# [Goal]
Quote exactly, and only, the lines from the one with "the mouth's centre" down to the one with "zip(*points))), Vector(map(max, zip(*points)))", both included.

# [Data to process]
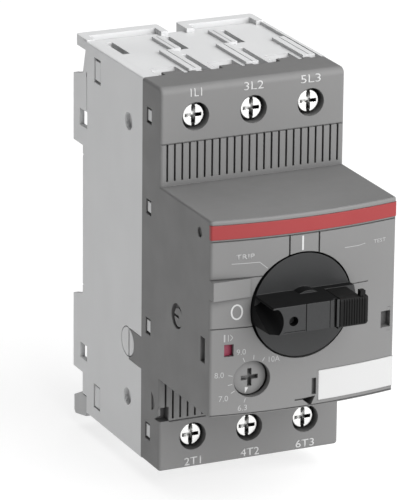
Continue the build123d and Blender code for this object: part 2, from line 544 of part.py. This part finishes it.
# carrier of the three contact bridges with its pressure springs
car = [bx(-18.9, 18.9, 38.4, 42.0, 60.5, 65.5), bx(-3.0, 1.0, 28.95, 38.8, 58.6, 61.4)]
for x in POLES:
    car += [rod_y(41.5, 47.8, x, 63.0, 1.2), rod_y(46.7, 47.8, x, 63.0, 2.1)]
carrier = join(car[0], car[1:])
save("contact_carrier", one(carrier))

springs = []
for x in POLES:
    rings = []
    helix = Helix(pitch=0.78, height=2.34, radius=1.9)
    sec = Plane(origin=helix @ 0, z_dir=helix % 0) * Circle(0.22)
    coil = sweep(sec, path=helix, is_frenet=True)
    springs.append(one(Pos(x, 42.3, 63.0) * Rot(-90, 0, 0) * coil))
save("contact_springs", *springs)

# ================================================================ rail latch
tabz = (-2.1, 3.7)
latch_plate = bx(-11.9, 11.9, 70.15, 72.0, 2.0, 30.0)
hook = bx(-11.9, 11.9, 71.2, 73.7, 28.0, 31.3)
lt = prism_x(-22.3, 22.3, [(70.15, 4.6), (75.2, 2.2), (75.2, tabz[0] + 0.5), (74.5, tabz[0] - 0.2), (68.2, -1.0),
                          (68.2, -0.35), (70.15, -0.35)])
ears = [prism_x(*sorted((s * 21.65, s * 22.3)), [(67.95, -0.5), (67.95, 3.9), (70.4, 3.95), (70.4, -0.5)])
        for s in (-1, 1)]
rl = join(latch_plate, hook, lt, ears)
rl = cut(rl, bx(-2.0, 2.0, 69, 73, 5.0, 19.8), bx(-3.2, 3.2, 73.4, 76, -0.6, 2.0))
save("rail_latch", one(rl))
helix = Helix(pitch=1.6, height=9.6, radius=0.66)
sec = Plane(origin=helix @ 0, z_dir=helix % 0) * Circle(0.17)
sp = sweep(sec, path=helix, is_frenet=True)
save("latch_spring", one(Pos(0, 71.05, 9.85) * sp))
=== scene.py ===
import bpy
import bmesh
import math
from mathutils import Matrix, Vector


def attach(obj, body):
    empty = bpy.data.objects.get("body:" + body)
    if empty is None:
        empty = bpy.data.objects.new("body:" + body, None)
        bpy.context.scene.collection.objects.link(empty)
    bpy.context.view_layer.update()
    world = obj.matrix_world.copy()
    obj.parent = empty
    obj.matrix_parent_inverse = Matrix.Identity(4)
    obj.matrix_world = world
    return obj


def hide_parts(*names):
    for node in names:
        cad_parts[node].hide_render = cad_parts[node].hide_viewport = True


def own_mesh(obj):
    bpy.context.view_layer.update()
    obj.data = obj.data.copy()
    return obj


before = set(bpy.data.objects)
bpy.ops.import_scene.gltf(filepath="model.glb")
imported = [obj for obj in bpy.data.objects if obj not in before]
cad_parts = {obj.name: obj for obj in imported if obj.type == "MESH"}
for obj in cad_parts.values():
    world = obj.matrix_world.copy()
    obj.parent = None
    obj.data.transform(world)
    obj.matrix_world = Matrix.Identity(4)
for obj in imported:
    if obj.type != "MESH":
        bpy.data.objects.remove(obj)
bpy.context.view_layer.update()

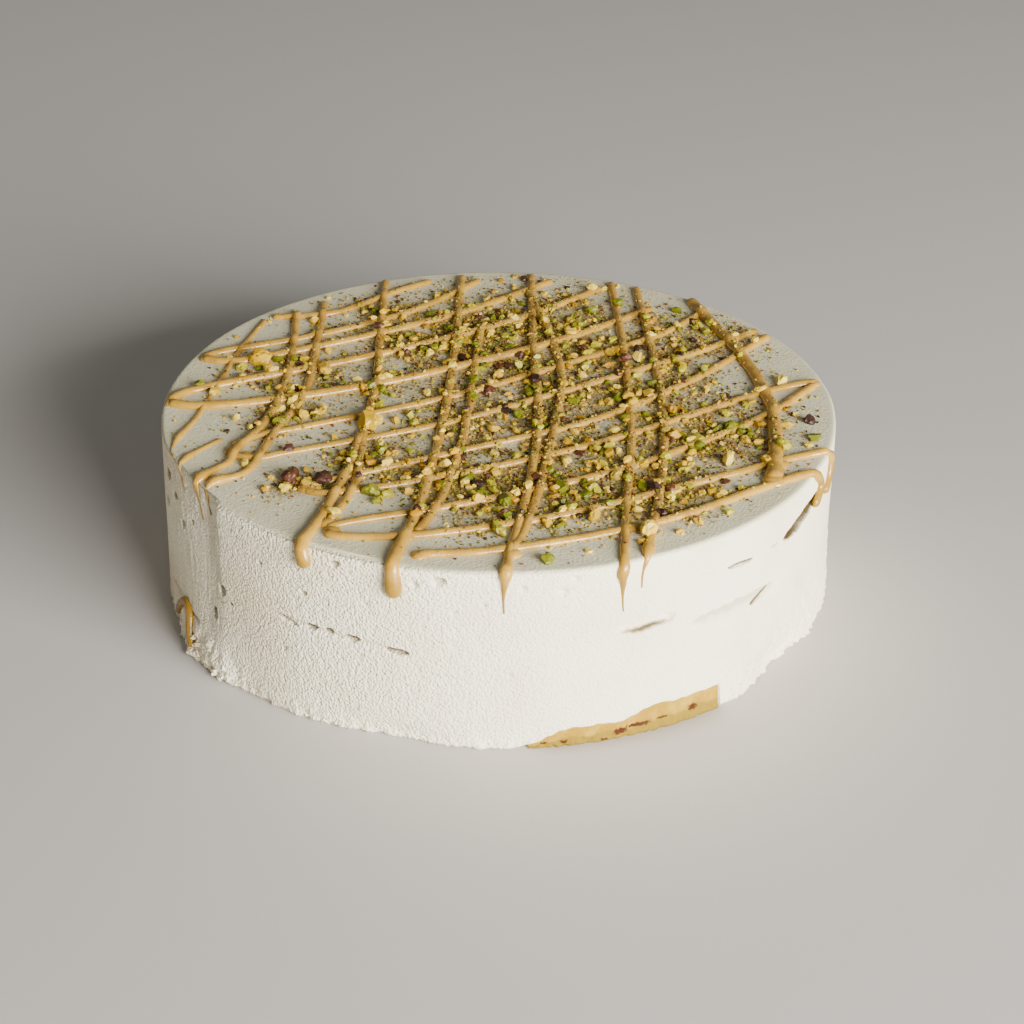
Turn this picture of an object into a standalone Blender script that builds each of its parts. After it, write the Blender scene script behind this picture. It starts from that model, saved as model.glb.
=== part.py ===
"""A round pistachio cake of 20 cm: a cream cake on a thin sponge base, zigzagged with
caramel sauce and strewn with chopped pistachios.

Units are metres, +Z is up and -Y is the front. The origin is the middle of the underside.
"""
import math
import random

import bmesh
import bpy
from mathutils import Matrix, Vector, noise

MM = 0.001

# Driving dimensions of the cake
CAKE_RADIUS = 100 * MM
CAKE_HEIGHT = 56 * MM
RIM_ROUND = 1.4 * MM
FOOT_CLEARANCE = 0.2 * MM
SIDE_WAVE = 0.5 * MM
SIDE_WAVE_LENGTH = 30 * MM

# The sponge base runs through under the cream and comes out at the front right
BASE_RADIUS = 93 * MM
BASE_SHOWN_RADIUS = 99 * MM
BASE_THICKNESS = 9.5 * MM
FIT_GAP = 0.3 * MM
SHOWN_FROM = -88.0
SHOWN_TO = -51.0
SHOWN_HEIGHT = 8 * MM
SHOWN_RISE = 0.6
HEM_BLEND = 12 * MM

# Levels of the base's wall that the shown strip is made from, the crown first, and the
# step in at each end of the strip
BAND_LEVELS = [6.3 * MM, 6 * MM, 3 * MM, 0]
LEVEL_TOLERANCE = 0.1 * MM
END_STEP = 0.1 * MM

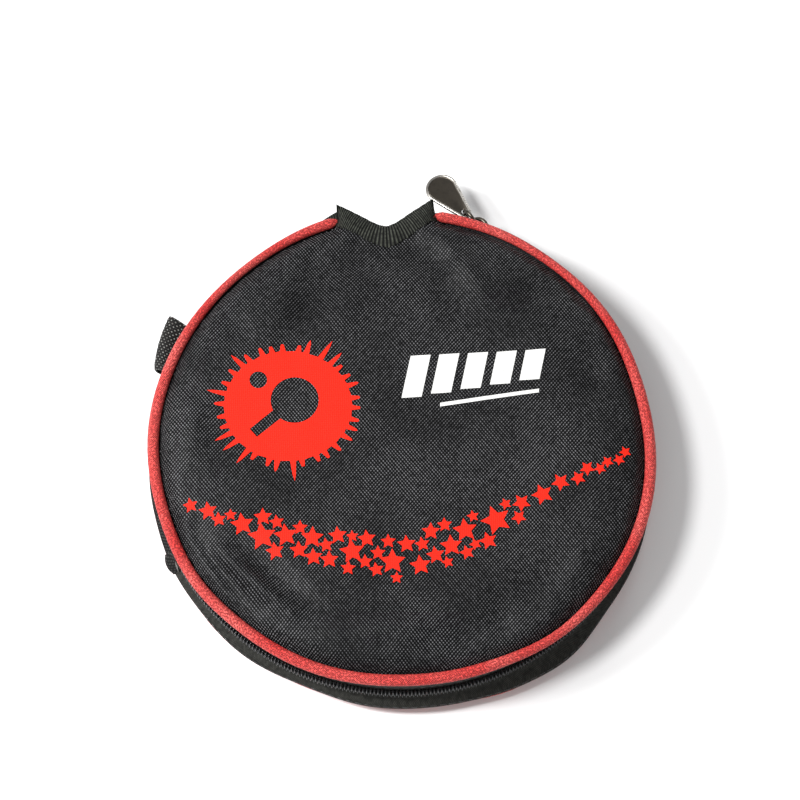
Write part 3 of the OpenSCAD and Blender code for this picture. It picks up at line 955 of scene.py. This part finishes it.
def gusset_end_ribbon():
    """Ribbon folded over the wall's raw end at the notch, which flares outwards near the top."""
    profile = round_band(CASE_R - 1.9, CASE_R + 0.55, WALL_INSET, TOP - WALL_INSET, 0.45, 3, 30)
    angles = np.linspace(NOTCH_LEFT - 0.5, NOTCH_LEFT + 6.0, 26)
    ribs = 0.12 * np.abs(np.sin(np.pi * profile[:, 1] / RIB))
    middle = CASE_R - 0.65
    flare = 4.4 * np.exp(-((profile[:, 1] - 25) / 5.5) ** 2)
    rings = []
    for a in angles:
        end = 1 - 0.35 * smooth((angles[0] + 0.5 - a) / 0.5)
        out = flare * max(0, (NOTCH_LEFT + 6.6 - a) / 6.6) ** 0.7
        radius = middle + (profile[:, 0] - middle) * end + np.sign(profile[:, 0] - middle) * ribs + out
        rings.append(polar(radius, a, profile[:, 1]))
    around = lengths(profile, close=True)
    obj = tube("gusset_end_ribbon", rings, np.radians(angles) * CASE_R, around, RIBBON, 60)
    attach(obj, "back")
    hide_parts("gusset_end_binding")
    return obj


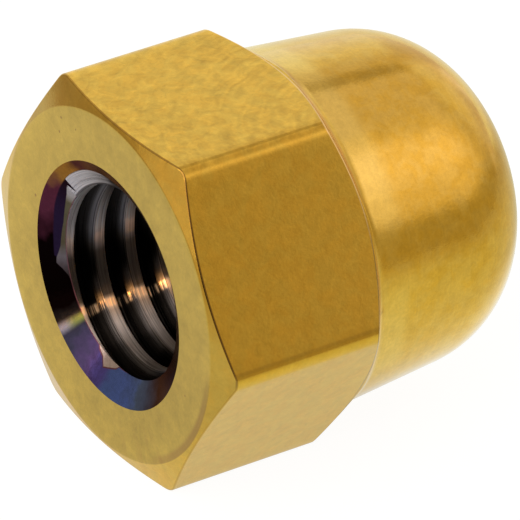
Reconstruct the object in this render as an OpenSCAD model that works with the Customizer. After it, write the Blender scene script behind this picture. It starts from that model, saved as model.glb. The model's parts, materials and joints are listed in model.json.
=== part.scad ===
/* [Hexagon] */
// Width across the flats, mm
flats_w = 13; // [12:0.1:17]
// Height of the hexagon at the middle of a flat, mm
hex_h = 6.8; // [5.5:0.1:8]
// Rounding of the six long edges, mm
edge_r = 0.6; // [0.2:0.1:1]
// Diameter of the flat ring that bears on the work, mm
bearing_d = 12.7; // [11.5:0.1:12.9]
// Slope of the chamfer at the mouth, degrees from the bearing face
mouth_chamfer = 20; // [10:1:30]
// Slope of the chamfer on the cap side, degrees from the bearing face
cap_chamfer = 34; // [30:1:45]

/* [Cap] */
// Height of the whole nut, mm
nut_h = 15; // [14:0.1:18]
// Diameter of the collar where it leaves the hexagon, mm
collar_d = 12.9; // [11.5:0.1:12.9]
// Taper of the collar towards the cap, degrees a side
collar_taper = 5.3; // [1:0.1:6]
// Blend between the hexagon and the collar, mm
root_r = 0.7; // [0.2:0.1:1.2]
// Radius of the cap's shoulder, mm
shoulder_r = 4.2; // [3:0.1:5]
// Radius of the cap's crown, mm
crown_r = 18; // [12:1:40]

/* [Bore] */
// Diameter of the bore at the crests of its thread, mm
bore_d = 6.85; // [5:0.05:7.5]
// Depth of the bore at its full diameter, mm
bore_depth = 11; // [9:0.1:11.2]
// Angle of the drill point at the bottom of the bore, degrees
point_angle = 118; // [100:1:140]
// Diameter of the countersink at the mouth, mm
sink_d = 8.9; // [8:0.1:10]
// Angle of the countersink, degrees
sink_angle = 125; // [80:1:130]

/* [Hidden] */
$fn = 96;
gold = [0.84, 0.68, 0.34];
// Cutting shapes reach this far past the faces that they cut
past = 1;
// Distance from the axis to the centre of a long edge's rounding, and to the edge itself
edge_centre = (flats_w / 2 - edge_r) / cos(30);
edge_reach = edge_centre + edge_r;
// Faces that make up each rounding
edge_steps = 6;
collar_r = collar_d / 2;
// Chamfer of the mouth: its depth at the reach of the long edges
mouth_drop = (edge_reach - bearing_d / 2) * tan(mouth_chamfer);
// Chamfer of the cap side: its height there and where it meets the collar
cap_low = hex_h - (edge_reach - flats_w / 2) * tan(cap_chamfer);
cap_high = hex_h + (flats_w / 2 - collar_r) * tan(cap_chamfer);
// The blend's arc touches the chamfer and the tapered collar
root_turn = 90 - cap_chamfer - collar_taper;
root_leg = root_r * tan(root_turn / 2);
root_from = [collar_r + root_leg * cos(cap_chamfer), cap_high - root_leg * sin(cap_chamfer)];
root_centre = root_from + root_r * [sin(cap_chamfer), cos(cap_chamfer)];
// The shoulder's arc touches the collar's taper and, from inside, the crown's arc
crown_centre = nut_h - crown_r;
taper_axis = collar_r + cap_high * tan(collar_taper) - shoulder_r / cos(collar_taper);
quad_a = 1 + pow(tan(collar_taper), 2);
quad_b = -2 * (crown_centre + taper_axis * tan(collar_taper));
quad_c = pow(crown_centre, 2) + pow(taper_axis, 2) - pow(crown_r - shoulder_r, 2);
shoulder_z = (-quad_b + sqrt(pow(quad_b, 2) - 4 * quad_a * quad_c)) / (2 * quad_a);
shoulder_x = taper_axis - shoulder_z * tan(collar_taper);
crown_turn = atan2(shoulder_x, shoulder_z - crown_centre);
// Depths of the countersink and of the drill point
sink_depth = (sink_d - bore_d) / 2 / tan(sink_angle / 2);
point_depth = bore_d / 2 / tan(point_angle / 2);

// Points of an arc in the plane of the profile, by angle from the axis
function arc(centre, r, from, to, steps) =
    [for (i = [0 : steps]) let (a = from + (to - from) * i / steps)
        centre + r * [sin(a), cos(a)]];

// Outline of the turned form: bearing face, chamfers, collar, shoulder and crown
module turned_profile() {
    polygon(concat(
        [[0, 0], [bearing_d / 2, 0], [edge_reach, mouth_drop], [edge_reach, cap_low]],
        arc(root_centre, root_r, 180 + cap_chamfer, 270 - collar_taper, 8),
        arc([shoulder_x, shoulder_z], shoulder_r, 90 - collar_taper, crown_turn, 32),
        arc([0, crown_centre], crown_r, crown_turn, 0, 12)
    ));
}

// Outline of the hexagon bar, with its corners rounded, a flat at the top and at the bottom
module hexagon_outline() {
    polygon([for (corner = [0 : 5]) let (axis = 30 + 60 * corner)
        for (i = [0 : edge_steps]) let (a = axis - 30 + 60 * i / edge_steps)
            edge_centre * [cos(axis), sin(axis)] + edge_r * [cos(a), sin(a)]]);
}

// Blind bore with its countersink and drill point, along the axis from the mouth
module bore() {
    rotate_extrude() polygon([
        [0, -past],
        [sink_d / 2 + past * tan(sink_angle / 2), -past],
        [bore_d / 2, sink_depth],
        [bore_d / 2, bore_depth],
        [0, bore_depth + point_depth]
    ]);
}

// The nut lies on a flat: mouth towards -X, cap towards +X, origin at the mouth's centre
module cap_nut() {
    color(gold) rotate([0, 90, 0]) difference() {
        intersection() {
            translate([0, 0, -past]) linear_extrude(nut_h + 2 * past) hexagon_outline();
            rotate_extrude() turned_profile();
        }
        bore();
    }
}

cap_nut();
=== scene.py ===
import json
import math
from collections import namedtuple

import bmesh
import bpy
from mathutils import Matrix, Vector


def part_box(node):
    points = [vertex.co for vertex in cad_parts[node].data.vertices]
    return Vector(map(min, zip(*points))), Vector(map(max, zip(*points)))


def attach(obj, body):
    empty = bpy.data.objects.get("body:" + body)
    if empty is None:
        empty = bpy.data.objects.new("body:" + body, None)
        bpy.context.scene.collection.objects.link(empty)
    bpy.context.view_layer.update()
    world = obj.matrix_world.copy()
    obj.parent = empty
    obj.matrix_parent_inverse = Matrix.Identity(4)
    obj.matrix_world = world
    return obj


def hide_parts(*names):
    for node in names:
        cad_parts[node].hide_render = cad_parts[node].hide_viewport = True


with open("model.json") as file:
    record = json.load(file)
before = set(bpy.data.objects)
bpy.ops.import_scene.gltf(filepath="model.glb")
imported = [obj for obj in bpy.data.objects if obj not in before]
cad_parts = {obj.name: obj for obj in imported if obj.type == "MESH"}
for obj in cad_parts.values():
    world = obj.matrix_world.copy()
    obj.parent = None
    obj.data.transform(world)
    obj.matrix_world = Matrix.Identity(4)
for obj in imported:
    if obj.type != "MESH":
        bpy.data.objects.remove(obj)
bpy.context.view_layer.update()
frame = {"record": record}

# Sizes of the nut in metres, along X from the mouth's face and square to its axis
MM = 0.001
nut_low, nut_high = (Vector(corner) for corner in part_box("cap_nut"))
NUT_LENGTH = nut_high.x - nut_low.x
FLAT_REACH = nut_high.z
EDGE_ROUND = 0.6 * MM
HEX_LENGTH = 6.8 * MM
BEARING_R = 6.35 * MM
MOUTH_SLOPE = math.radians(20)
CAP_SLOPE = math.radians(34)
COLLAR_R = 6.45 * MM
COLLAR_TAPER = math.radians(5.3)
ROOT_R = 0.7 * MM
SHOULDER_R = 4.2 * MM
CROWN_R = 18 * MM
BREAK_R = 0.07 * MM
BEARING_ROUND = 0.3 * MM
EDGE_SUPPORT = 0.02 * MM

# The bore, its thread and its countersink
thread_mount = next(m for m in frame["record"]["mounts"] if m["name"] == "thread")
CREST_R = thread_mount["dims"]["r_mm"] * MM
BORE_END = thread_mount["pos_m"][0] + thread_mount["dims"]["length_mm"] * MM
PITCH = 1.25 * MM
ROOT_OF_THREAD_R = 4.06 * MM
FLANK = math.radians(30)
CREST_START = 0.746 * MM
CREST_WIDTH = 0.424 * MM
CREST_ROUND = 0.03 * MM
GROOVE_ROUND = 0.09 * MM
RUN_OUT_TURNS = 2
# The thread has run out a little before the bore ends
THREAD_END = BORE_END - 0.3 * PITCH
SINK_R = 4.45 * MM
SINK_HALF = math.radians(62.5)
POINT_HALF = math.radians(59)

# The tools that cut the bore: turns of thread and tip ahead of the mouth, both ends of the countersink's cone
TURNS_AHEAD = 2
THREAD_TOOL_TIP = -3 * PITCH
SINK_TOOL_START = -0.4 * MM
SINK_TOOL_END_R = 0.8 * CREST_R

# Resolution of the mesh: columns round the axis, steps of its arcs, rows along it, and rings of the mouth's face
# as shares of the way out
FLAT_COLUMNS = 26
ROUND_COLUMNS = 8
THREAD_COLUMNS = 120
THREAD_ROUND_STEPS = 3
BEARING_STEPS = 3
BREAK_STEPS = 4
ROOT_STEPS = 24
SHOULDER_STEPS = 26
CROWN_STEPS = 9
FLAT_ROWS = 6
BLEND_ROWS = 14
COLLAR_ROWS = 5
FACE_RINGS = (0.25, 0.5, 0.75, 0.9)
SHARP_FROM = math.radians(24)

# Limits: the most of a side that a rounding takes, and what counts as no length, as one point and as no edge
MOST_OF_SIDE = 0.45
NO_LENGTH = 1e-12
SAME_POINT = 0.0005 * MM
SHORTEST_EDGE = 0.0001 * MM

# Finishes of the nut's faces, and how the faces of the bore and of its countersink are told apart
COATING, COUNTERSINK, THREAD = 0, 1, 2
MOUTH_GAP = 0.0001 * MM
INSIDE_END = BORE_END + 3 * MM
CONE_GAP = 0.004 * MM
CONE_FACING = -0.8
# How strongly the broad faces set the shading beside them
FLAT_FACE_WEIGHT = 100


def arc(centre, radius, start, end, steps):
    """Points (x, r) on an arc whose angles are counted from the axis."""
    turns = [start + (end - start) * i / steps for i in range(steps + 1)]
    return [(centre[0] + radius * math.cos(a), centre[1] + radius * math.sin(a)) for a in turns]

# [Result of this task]
// The nut lies on a flat: mouth towards -X, cap towards +X, origin at the mouth's centre
module cap_nut() {
    color(gold) rotate([0, 90, 0]) difference() {
        intersection() {
            translate([0, 0, -past]) linear_extrude(nut_h + 2 * past) hexagon_outline();
            rotate_extrude() turned_profile();
        }
        bore();
    }
}

cap_nut();
=== scene.py ===
import json
import math
from collections import namedtuple

import bmesh
import bpy
from mathutils import Matrix, Vector


def part_box(node):
    points = [vertex.co for vertex in cad_parts[node].data.vertices]
    return Vector(map(min, zip(*points))), Vector(map(max, zip(*points)))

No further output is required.